If you decide to change the prefix, then using a colon is actually not a bad choice since this character is already used by make as a rule separator and is therefore unlikely to appear in target or variable names.

Define improvements

Prior to 3.82 the define operator could only create recursively-expanding variables. It was also not possible to mark the variable as exported or overriding (export and override modifiers). In make 3.82 it is now possible to add a modifier as well as to specify the assignment type (simple, conditional, or appending). Here are a couple of examples:

override define foo
one
two
endef
 
define bar :=
$(foo)
three
endef

Now there is also the undefine operator which allows you to completely erase a variable so that it appears as if it was never set. Before, the closest you could get to this behavior is to set the variable to an empty value. However, some GNU make functions, such as $(origin) and $(flavor) will still show the difference between a variable that was never defined and the one that contains an empty value.

Private variables

In GNU make it is possible to set a variable in a target-specific manner. Such a variable is only visible in the scope of this target, that is, in the rule recipes and when setting other target-specific variables. For example:

foo: x := bar
foo: y := $x
foo:
    @echo $x $y

One curious feature of target-specific variables in GNU make is the inheritance of such variables by the prerequisites of this target, provided that the making of the target triggered the making of the prerequisite. The following makefile fragment is the canonical motivating example for this feature:

debug: CFLAGS := -g
 
debug: driver.o
    $(CC) $(CFLAGS) -o $@ $^
 
release: driver.o
    $(CC) $(CFLAGS) -o $@ $^
 
driver.o: driver.c
    $(CC) $(CFLAGS) -c -o $@ $<

Here, if we run make as make debug, the debug target will trigger the update of driver.o and as a result the debug target’s CFLAGS value will be inherited by this prerequisite.
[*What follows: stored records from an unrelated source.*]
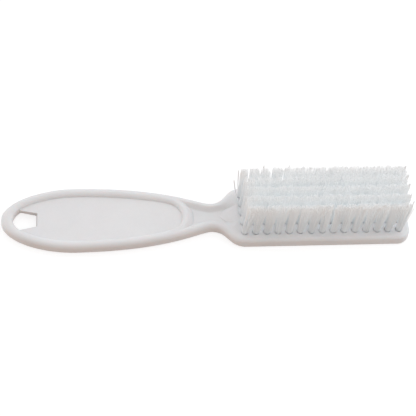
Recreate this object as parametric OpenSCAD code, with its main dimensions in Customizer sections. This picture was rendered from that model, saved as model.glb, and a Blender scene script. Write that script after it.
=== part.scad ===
// Nail brush: a one-piece moulded handle and head, with nylon tufts held in the head
// by short flat wires. It lies on its back, bristles up (+Z), with the head towards +X.
// The origin is on the underside, midway along the length.

/* [Body] */
// Length from the handle's tip to the end of the head
length = 178; // [174:1:190]
// Thickness of the head and of the handle's rim
body_h = 5.6; // [5:0.1:7]
// Width of the handle at its widest
handle_w = 31.8; // [28:0.1:34]
// Place of the widest section, measured from the tip
wide_from_tip = 31.5; // [28:0.5:36]
// Width of the neck at its narrowest
neck_w = 13.1; // [12:0.1:15]
// Place of the narrowest section, measured from the tip
neck_from_tip = 90.8; // [88:0.2:92]
// Width of the head
head_w = 29.2; // [27:0.1:32]
// Place where the head's straight sides begin, measured from the tip
sides_from_tip = 105; // [104:0.5:107]
// Radius of the head's two outer corners, seen from above
head_corner_r = 5.5; // [4.6:0.1:7]
// Height of the rounding along the head's edges
head_round = 1.5; // [0.8:0.1:2.2]

/* [Rim] */
// Width of the rim along the handle's sides
rim_w = 4.1; // [3.4:0.1:4.8]
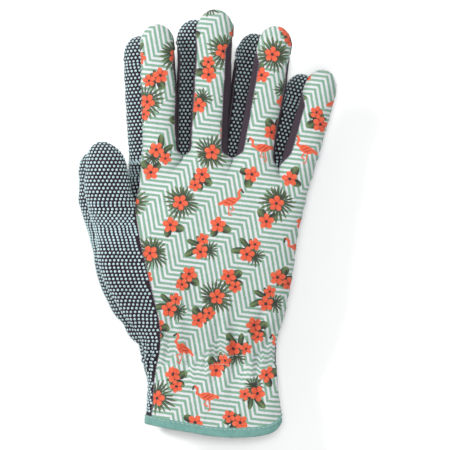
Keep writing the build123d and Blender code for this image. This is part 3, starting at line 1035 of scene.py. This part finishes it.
# Where each finger's cloth starts to bend, (x, y), and over how long a stretch.
BENDS = {name: (values[0], 40.5, 14.0) for name, values in FINGERS.items()}
BENDS["thumb"] = (-64.2, CROTCH_Y + 0.2, 12.0)


def panel(ring, run):
    """The points and normals of one panel of a ring, with the next panel's first column as its last."""
    start, stop = ring.columns[run]
    take = np.arange(start, stop + 1) % ring.points.shape[1]
    return ring.points[:, take], ring.normals[:, take]


def settle(item, side, member, replaced=()):
    """Gives a piece its body: the hand, or a bend between the hand and one finger."""
    if replaced:
        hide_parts(*(f"{side}_{node}" for node in replaced))
    if member == "hand":
        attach(item, f"{side}_hand")
        return
    base_x, start_y, reach = BENDS[member]
    start = place(np.array([base_x, start_y, 0.0]), side)
    end = place(np.array([base_x, start_y + reach, 0.0]), side)
    end[2] = start[2]
    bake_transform(item)


def make_finger(side, name, seed):
    """One finger: its printed back, its dotted palm side, its gussets and its seams."""
    ring = finger_ring(name, seed)
    piece = cloth_object(f"{side}_{name}_print", [(*panel(ring, "back"), False, CUT_EDGES)], PRINT, side)
    settle(piece, side, name, [f"{name}_back"])
    points, normals = panel(ring, "palm")
    piece = cloth_object(f"{side}_{name}_grip", [(points, normals, False, CUT_EDGES)], DOTTED, side)
    settle(piece, side, name, [f"{name}_palm"])
    spots = [dot_places(points, normals, FINGER_COLUMNS // 2, tip_margin=1.5)]
    settle(dots_object(f"{side}_{name}_dots", spots, DOTS, side), side, name)

    gussets = [run for run in ring.columns if run.endswith("gusset")]
    grids = [(*panel(ring, run), False, ("left", "right")) for run in gussets]
    piece = cloth_object(f"{side}_{name}_fourchettes", grids, GUSSET, side)
    settle(piece, side, name, [f"{name}_gusset" + "s" * (len(gussets) - 1)])
    lines = []
    for run in gussets:
        start, stop = ring.columns[run]
        stop %= ring.points.shape[1]
        for column in (start, stop):
            lines.append((ring.points[1:-10, column], ring.normals[1:-10, column]))
    settle(thread_object(f"{side}_{name}_seams", lines, GREY_THREAD, side, **OVERLOCK), side, name)


def make_thumb(side, seed):
    """The thumb: one piece of dotted cloth."""
    ring = thumb_ring(seed)
    piece = cloth_object(f"{side}_thumb_cloth", [(ring.points, ring.normals, True, ("foot",))], DOTTED, side)
    settle(piece, side, "thumb", ["thumb_back", "thumb_palm"])
    points, normals = panel(ring, "cloth")
    spots = []
    for half in (slice(0, THUMB_COLUMNS + 1), slice(THUMB_COLUMNS, 2 * THUMB_COLUMNS + 1)):
        found = dot_places(points[:, half], normals[:, half], THUMB_COLUMNS // 2, margin=0.6, tip_margin=1.5)
        spots.append(found)
    settle(dots_object(f"{side}_thumb_dots", spots, DOTS, side), side, "thumb")


def clear_of_tape(places, normals):
    """Leaves out the dots that the cuff's tape would cover."""
    keep = places[:, 1] - along(HEM_RISE, places[:, 0]) > CUFF_Y + TAPE_WIDTH + 1.4
    return places[keep], normals[keep]


def make_hand(side, seed):
    """The hand: its print, its dotted cloth, the elastic wrist, the cuff and the seams."""
    loops = hand_rings(seed)
    low, low_normals, low_last = loops["low"]
    high, high_normals, high_last = loops["high"]

    # The print runs the hand's whole length, so its rows are both loops' rows.
    points = np.concatenate([low[:, THUMB_COLUMNS:low_last + 1], high[1:, :high_last + 1]])
    normals = np.concatenate([low_normals[:, THUMB_COLUMNS:low_last + 1], high_normals[1:, :high_last + 1]])
    piece = cloth_object(f"{side}_hand_print", [(points, normals, False, CUT_EDGES)], PRINT, side)
    settle(piece, side, "hand", ["back_panel"])
    seam_line = (points[6:, 0], normals[6:, 0])

    # The dotted cloth wraps from the little finger's side under the palm and round the thumb to the print.
    take = np.concatenate([np.arange(low_last, low.shape[1]), np.arange(0, THUMB_COLUMNS + 1)])
    low_grid = (low[:, take], low_normals[:, take], False, CUT_EDGES)
    take_high = np.concatenate([np.arange(high_last, high.shape[1]), [0]])
    high_grid = (high[:, take_high], high_normals[:, take_high], False, ("left", "right"))
    piece = cloth_object(f"{side}_hand_grip", [low_grid, high_grid], DOTTED, side)
    settle(piece, side, "hand", ["palm_panel", "thumb_base"])
    middle = PRINT_COLUMNS // 2
    spots = [dot_places(low_grid[0], low_grid[1], middle), dot_places(high_grid[0], high_grid[1], middle)]
    spots = [clear_of_tape(*found) for found in spots]
    settle(dots_object(f"{side}_hand_dots", spots, DOTS, side), side, "hand")

    make_cuff(side, low, low_normals)
    row_y = low[:, :, 1].mean(axis=1)
    elastic_rows = (row_y > ELASTIC_ROWS[0]) & (row_y < ELASTIC_ROWS[1])
    print_columns = slice(THUMB_COLUMNS + 3, low_last - 6)
    points, normals = low[elastic_rows, print_columns], low_normals[elastic_rows, print_columns]
    band = [(points - normals * (CLOTH + 0.15), normals, False, ("foot", "top", "left", "right"))]
    piece = cloth_object(f"{side}_elastic", band, ELASTIC, side, 0.9)
    settle(piece, side, "hand", ["wrist_elastic"])
    rows = [int(np.argmin(np.abs(low[:, middle, 1] - y))) for y in ELASTIC_STITCHES]
    lines = [(low[row, print_columns], low_normals[row, print_columns]) for row in rows]
    piece = thread_object(f"{side}_elastic_stitches", lines, PALE_THREAD, side, 1.8, 0.7, 0.17)
    settle(piece, side, "hand", ["elastic_stitching"])

    # The hand's seams: beside the print and down the little finger's side.
    side_seam = (np.concatenate([low[6:, low_last], high[1:, high_last]]),
                 np.concatenate([low_normals[6:, low_last], high_normals[1:, high_last]]))
    piece = thread_object(f"{side}_hand_seams", [seam_line, side_seam], GREY_THREAD, side, **OVERLOCK)
    settle(piece, side, "hand", ["index_middle_web", "middle_ring_web", "ring_little_web"])


def make_cuff(side, low, normals):
    """Tape folded over the cuff's edge, with its sewing line."""
    rows = max(4, int(round(TAPE_WIDTH / ROW_STEP)))
    outside = [low[k] + normals[k] * 0.5 for k in range(rows, 0, -1)]
    edge = low[0]
    down = np.array([0.0, -0.55, 0.0])
    turn = [edge + normals[0] * 0.55, edge + normals[0] * 0.3 + down, edge - normals[0] * 0.9 + down,
            edge - normals[0] * (CLOTH + 0.5)]
    inside = [low[k] - normals[k] * (CLOTH + 0.45) for k in range(1, rows + 1)]
    tuck = [low[rows] + normals[rows] * 0.05]
    sheet = np.stack(tuck + outside + turn + inside)[::-1]
    around = ring_normals(sheet)
    piece = cloth_object(f"{side}_binding", [(sheet, around, True, ("foot", "top"))], TAPE, side, 0.2)
    settle(piece, side, "hand", ["cuff_binding"])
    row = rows - 1
    line_normals = np.concatenate([normals[row], normals[row, :1]])
    line = np.concatenate([low[row], low[row, :1]]) + line_normals * 0.55
    seams = [(line, line_normals)]
    piece = thread_object(f"{side}_binding_stitches", seams, PALE_THREAD, side, 1.9, 0.8, 0.2)
    settle(piece, side, "hand", ["binding_stitching"])


for glove_side, first_seed in (("right", 11), ("left", 411)):
    make_hand(glove_side, first_seed)
    make_thumb(glove_side, first_seed + 40)
    for finger_number, finger in enumerate(FINGERS):
        make_finger(glove_side, finger, first_seed + 60 + 10 * finger_number)

# -------------------- floor, camera and light

CAMERA_HEIGHT = 1.5
VIEW_WIDTH = 0.2547         # what the picture takes in at the upper glove's height
UPPER_HEIGHT = 0.034
FLOOR_REACH = 3.0

floor_mesh = bpy.data.meshes.new("floor")
floor_corners = [(x * FLOOR_REACH, y * FLOOR_REACH, 0) for x, y in ((-1, -1), (1, -1), (1, 1), (-1, 1))]
floor_mesh.from_pydata(floor_corners, [], [(0, 1, 2, 3)])
floor = bpy.data.objects.new("floor", floor_mesh)
bpy.context.scene.collection.objects.link(floor)
floor_nodes = Nodes("floor")
floor_mesh.materials.append(floor_nodes.finish((0.97, 0.97, 0.97, 1.0), 0.9))

camera_data = bpy.data.cameras.new("camera")
camera = bpy.data.objects.new("camera", camera_data)
bpy.context.scene.collection.objects.link(camera)
camera.location = (ROW_SHIFT[0] * MM, ROW_SHIFT[1] * MM, CAMERA_HEIGHT)
camera_data.sensor_width = 36.0
camera_data.lens = camera_data.sensor_width * (CAMERA_HEIGHT - UPPER_HEIGHT) / VIEW_WIDTH
camera_data.clip_start = 0.01
bpy.context.scene.camera = camera


def area_light(name, location, size, power, color):
    """A round soft lamp that points at the middle of the gloves."""
    data = bpy.data.lights.new(name, "AREA")
    data.shape = "DISK"
    data.size = size
    data.energy = power
    data.color = color
    lamp = bpy.data.objects.new(name, data)
    bpy.context.scene.collection.objects.link(lamp)
    lamp.location = location
    lamp.rotation_euler = (-Vector(location)).to_track_quat("-Z", "Y").to_euler()


area_light("key", (-0.9, 0.6, 0.9), 0.45, 15.0, (1.0, 0.99, 0.97))
area_light("top", (0.05, 0.1, 2.0), 0.5, 26.0, (1.0, 1.0, 1.0))
area_light("fill", (0.9, -0.6, 1.2), 1.2, 2.0, (0.97, 0.98, 1.0))

world = bpy.data.worlds.new("studio")
world.use_nodes = True
world.node_tree.nodes["Background"].inputs[0].default_value = (1, 1, 1, 1)
world.node_tree.nodes["Background"].inputs[1].default_value = 0.32
bpy.context.scene.world = world
bpy.context.scene.view_settings.view_transform = "Standard"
While this feature could be useful, such uncontrolled inheritance can also cause problems. There is also the view that building the same prerequisite differently depending on which target triggered the rebuild is a bad idea (consider what will happen in the above example if we had an up-to-date driver.o file that was created with the make release invocation).

In GNU make 3.82 it is now possible to mark a target-specific variable as private which means that it will not be inherited by the prerequisites:

debug: private CFLAGS := -g

It is also possible to mark a global variable private. In this case the variable will not be visible to any targets and their recipes.

New pattern ordering

Before this release, GNU make would match pattern rules (and pattern-specific variables) in the order they were defined. The first rule that matches is then used. Consider the following example:

%.o: src/%.c
    $(CC) $(CFLAGS) -o $@ $^
 
pic/%.o: src/%.c
    $(CC) -fPIC $(CFLAGS) -o $@ $^
 
all: libfoo.so libfoo.a
 
libfoo.a: foo.o
libfoo.so: pic/foo.o

Here we want to use a special rule to compile position-independent code and the normal rule otherwise. The problem is that the normal rule will also match the position-independent files. It is easy to fix this makefile by simply reordering the rules. However, this approach may not scale to more complex, multi-makefile build systems. To address this issue, GNU make now tries the rules in the shortest stem first order which results in the more specific rules being preferred over the more generic ones.